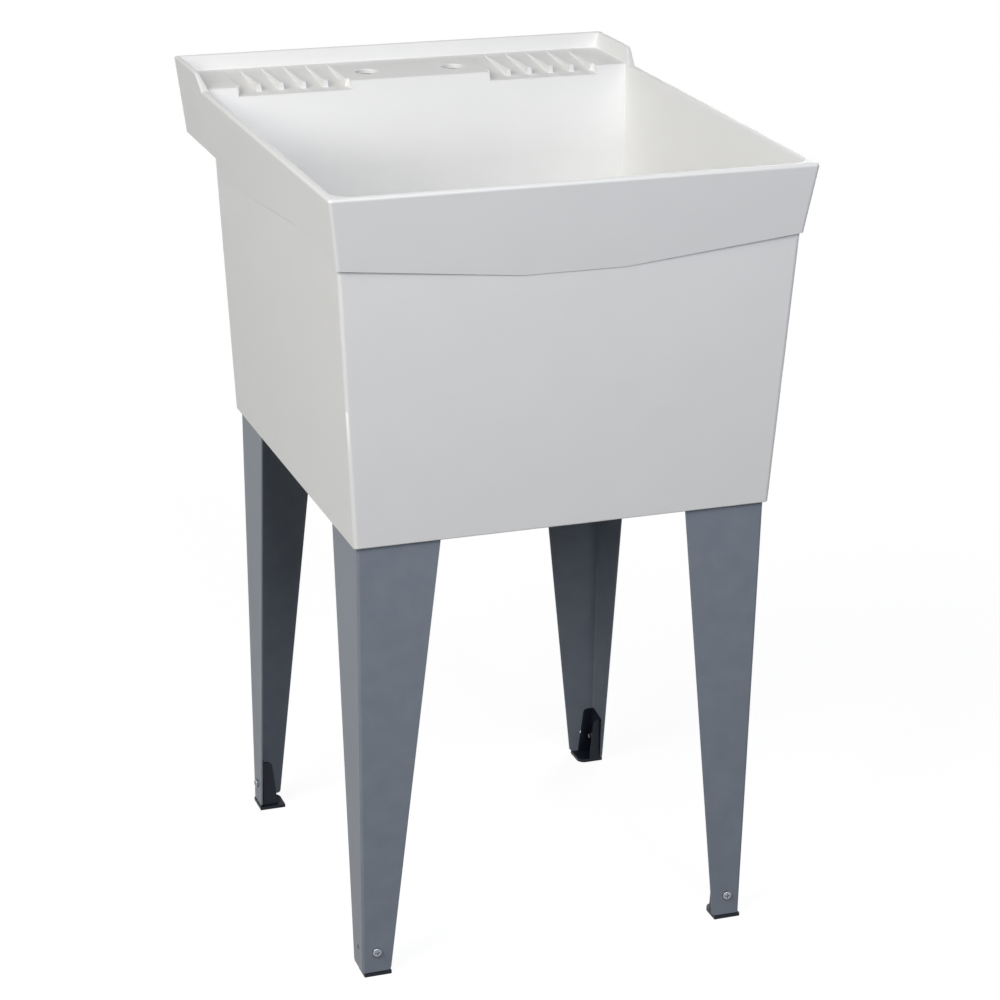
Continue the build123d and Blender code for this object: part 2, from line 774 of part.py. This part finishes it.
lip_z = pipe_flange_z - tailpiece_flange_thickness
with BuildPart() as coupling_nut:
    with BuildSketch(Plane.XY.offset(lip_z - coupling_lip)) as coupling_plan:
        with Locations((0, drain_y)):
            RegularPolygon(coupling_width / 2, 6, major_radius=False)
            Circle(tailpiece_diameter / 2 + coupling_play, mode=Mode.SUBTRACT)
    extrude(amount=coupling_height)
    with BuildSketch(Plane.XY.offset(lip_z)) as coupling_thread:
        with Locations((0, drain_y)):
            Circle(barrel_hole)
    extrude(amount=coupling_height, mode=Mode.SUBTRACT)
coupling_nut.part.label = "coupling_nut"
export_step(coupling_nut.part, "parts/coupling_nut.step")

# ================================================================== stopper
cap_z = flange_top_z + stopper_gap
cap_top_z = cap_z + stopper_cap_height
eye_z = cap_top_z + post_height - post_width / 2
taper = (seat_top - seat_bottom) / 2 / seat_depth
plug_top = seat_top / 2 - stopper_gap

with BuildPart() as stopper:
    with BuildSketch(Plane.XZ.offset(-drain_y)) as plug_half:
        Polygon(
            (0, cap_z + 1),
            (plug_top, cap_z + 1),
            (plug_top, flange_top_z),
            (plug_top - taper * stopper_depth, flange_top_z - stopper_depth),
            (0, flange_top_z - stopper_depth),
            align=None,
        )
    revolve(axis=Axis((0, drain_y, 0), (0, 0, 1)))
    with BuildSketch(Plane.XY.offset(cap_z)) as cap_plan:
        with Locations((0, drain_y)):
            Circle(stopper_cap / 2)
    extrude(amount=stopper_cap_height)
    fillet(stopper.faces().sort_by(Axis.Z)[-1].edges(), stopper_cap_round)
    with BuildSketch(Plane.YZ) as post_face:
        with Locations((drain_y, eye_z)):
            Circle(post_width / 2)
        with Locations((drain_y, (eye_z + cap_top_z - 1) / 2)):
            Rectangle(post_width, eye_z - cap_top_z + 1)
        with Locations((drain_y, eye_z)):
            Circle(post_eye / 2, mode=Mode.SUBTRACT)
    extrude(amount=post_thickness / 2, both=True)
stopper.part.label = "stopper"
export_step(stopper.part, "parts/stopper.step")

# Pull ring through the post's eye, tipped over onto the cap.
ring_eye_z = eye_z - post_eye / 2 + ring_wire / 2 + ring_play
ring_low_z = cap_top_z + ring_wire / 2 + stopper_gap
ring_tip = degrees(asin((ring_eye_z - ring_low_z) / ring_diameter))
ring_frame = Plane(Location((0, drain_y, ring_eye_z), (ring_tip, 0, 0)))

with BuildPart() as pull_ring:
    with BuildSketch(Plane(ring_frame.location * Plane.YZ.location)) as wire:
        Circle(ring_wire / 2)
    middle = Plane(ring_frame.location * Location((0, ring_diameter / 2, 0)))
    revolve(axis=Axis(middle.origin, middle.z_dir))
pull_ring.part.label = "pull_ring"
export_step(pull_ring.part, "parts/pull_ring.step")
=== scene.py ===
"""Utility laundry sink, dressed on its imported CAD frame.

A deep tub moulded in one piece stands on four legs of bent, painted steel with black
moulded levelling feet.  Metres, +Z up, the front faces -Y, the floor is at z = 0.
"""

import json
import math

import bmesh
import bpy
from mathutils import Matrix, Vector

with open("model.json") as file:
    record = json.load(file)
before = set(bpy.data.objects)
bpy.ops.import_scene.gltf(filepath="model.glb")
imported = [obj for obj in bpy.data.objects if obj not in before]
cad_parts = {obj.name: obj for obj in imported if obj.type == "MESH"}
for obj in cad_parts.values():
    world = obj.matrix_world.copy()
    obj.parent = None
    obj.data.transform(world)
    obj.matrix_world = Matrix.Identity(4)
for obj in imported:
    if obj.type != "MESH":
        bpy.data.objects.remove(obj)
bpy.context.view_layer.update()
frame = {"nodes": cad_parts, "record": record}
nodes = frame["nodes"]
scene = bpy.context.scene

MM = 0.001

# ------------------------------------------------------------------ materials
# Where a colour mix node has its factor, its two colours and its result.
MIX_FACTOR = 0
MIX_FIRST = 6
MIX_SECOND = 7
MIX_RESULT = 2

# Nearly all values of a noise texture lie in this range.
NOISE_RANGE = {"From Min": 0.3, "From Max": 0.7}


def linear(hex_colour):
    """An sRGB hex colour as the linear one that shaders take."""
    channels = [int(hex_colour[i : i + 2], 16) / 255 for i in (1, 3, 5)]
    straight = [c / 12.92 if c <= 0.04045 else ((c + 0.055) / 1.055) ** 2.4 for c in channels]
    return (*straight, 1.0)


def per_mm(size):
    """Noise scale at which one patch is that many millimetres across."""
    return 1 / (size * MM)


def add_node(tree, kind, settings=(), links=()):
    """Adds a node, sets its properties and inputs, and links its other inputs.

    An input goes by its name, or by its place where the node has several of that name.
    """
    node = tree.nodes.new(kind)
    for name, value in dict(settings).items():
        if isinstance(name, str) and hasattr(node, name):
            setattr(node, name, value)
        else:
            node.inputs[name].default_value = value
    for name, socket in dict(links).items():
        tree.links.new(socket, node.inputs[name])
    return node


def start_material(name):
    """An empty node material, and the object's own coordinates for its patterns."""
    material = bpy.data.materials.new(name)
    material.use_nodes = True
    tree = material.node_tree
    tree.nodes.clear()
    return material, tree, add_node(tree, "ShaderNodeTexCoord").outputs["Object"]


def end_material(tree, settings, links):
    """The surface shader with its constants and patterns, and the output."""
    surface = add_node(tree, "ShaderNodeBsdfPrincipled", settings, links)
    add_node(tree, "ShaderNodeOutputMaterial", links={"Surface": surface.outputs["BSDF"]})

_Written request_
Extract all of the material exactly as it is written.

_Answer_
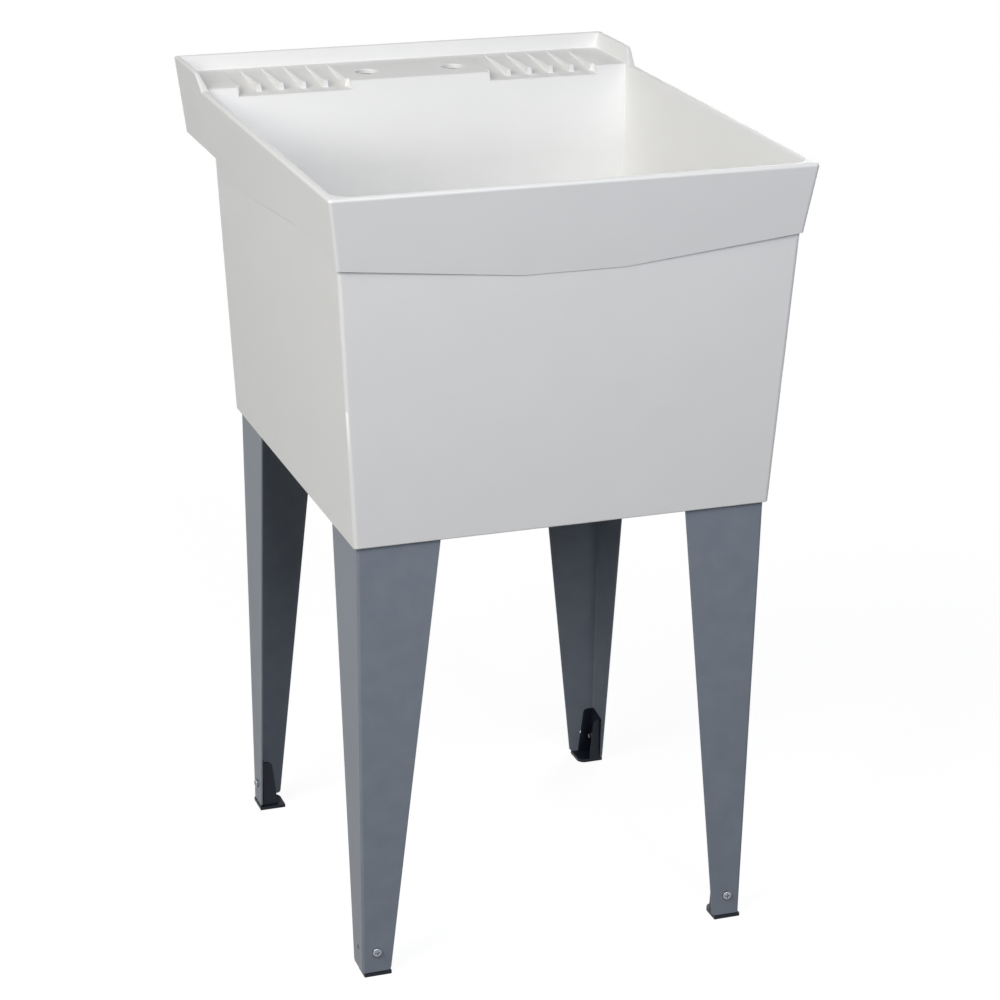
Continue the build123d and Blender code for this object: part 2, from line 774 of part.py. This part finishes it.
lip_z = pipe_flange_z - tailpiece_flange_thickness
with BuildPart() as coupling_nut:
    with BuildSketch(Plane.XY.offset(lip_z - coupling_lip)) as coupling_plan:
        with Locations((0, drain_y)):
            RegularPolygon(coupling_width / 2, 6, major_radius=False)
            Circle(tailpiece_diameter / 2 + coupling_play, mode=Mode.SUBTRACT)
    extrude(amount=coupling_height)
    with BuildSketch(Plane.XY.offset(lip_z)) as coupling_thread:
        with Locations((0, drain_y)):
            Circle(barrel_hole)
    extrude(amount=coupling_height, mode=Mode.SUBTRACT)
coupling_nut.part.label = "coupling_nut"
export_step(coupling_nut.part, "parts/coupling_nut.step")

# ================================================================== stopper
cap_z = flange_top_z + stopper_gap
cap_top_z = cap_z + stopper_cap_height
eye_z = cap_top_z + post_height - post_width / 2
taper = (seat_top - seat_bottom) / 2 / seat_depth
plug_top = seat_top / 2 - stopper_gap

with BuildPart() as stopper:
    with BuildSketch(Plane.XZ.offset(-drain_y)) as plug_half:
        Polygon(
            (0, cap_z + 1),
            (plug_top, cap_z + 1),
            (plug_top, flange_top_z),
            (plug_top - taper * stopper_depth, flange_top_z - stopper_depth),
            (0, flange_top_z - stopper_depth),
            align=None,
        )
    revolve(axis=Axis((0, drain_y, 0), (0, 0, 1)))
    with BuildSketch(Plane.XY.offset(cap_z)) as cap_plan:
        with Locations((0, drain_y)):
            Circle(stopper_cap / 2)
    extrude(amount=stopper_cap_height)
    fillet(stopper.faces().sort_by(Axis.Z)[-1].edges(), stopper_cap_round)
    with BuildSketch(Plane.YZ) as post_face:
        with Locations((drain_y, eye_z)):
            Circle(post_width / 2)
        with Locations((drain_y, (eye_z + cap_top_z - 1) / 2)):
            Rectangle(post_width, eye_z - cap_top_z + 1)
        with Locations((drain_y, eye_z)):
            Circle(post_eye / 2, mode=Mode.SUBTRACT)
    extrude(amount=post_thickness / 2, both=True)
stopper.part.label = "stopper"
export_step(stopper.part, "parts/stopper.step")

# Pull ring through the post's eye, tipped over onto the cap.
ring_eye_z = eye_z - post_eye / 2 + ring_wire / 2 + ring_play
ring_low_z = cap_top_z + ring_wire / 2 + stopper_gap
ring_tip = degrees(asin((ring_eye_z - ring_low_z) / ring_diameter))
ring_frame = Plane(Location((0, drain_y, ring_eye_z), (ring_tip, 0, 0)))

with BuildPart() as pull_ring:
    with BuildSketch(Plane(ring_frame.location * Plane.YZ.location)) as wire:
        Circle(ring_wire / 2)
    middle = Plane(ring_frame.location * Location((0, ring_diameter / 2, 0)))
    revolve(axis=Axis(middle.origin, middle.z_dir))
pull_ring.part.label = "pull_ring"
export_step(pull_ring.part, "parts/pull_ring.step")
=== scene.py ===
"""Utility laundry sink, dressed on its imported CAD frame.

A deep tub moulded in one piece stands on four legs of bent, painted steel with black
moulded levelling feet.  Metres, +Z up, the front faces -Y, the floor is at z = 0.
"""

import json
import math

import bmesh
import bpy
from mathutils import Matrix, Vector

with open("model.json") as file:
    record = json.load(file)
before = set(bpy.data.objects)
bpy.ops.import_scene.gltf(filepath="model.glb")
imported = [obj for obj in bpy.data.objects if obj not in before]
cad_parts = {obj.name: obj for obj in imported if obj.type == "MESH"}
for obj in cad_parts.values():
    world = obj.matrix_world.copy()
    obj.parent = None
    obj.data.transform(world)
    obj.matrix_world = Matrix.Identity(4)
for obj in imported:
    if obj.type != "MESH":
        bpy.data.objects.remove(obj)
bpy.context.view_layer.update()
frame = {"nodes": cad_parts, "record": record}
nodes = frame["nodes"]
scene = bpy.context.scene

MM = 0.001

# ------------------------------------------------------------------ materials
# Where a colour mix node has its factor, its two colours and its result.
MIX_FACTOR = 0
MIX_FIRST = 6
MIX_SECOND = 7
MIX_RESULT = 2

# Nearly all values of a noise texture lie in this range.
NOISE_RANGE = {"From Min": 0.3, "From Max": 0.7}


def linear(hex_colour):
    """An sRGB hex colour as the linear one that shaders take."""
    channels = [int(hex_colour[i : i + 2], 16) / 255 for i in (1, 3, 5)]
    straight = [c / 12.92 if c <= 0.04045 else ((c + 0.055) / 1.055) ** 2.4 for c in channels]
    return (*straight, 1.0)


def per_mm(size):
    """Noise scale at which one patch is that many millimetres across."""
    return 1 / (size * MM)


def add_node(tree, kind, settings=(), links=()):
    """Adds a node, sets its properties and inputs, and links its other inputs.

    An input goes by its name, or by its place where the node has several of that name.
    """
    node = tree.nodes.new(kind)
    for name, value in dict(settings).items():
        if isinstance(name, str) and hasattr(node, name):
            setattr(node, name, value)
        else:
            node.inputs[name].default_value = value
    for name, socket in dict(links).items():
        tree.links.new(socket, node.inputs[name])
    return node


def start_material(name):
    """An empty node material, and the object's own coordinates for its patterns."""
    material = bpy.data.materials.new(name)
    material.use_nodes = True
    tree = material.node_tree
    tree.nodes.clear()
    return material, tree, add_node(tree, "ShaderNodeTexCoord").outputs["Object"]


def end_material(tree, settings, links):
    """The surface shader with its constants and patterns, and the output."""
    surface = add_node(tree, "ShaderNodeBsdfPrincipled", settings, links)
    add_node(tree, "ShaderNodeOutputMaterial", links={"Surface": surface.outputs["BSDF"]})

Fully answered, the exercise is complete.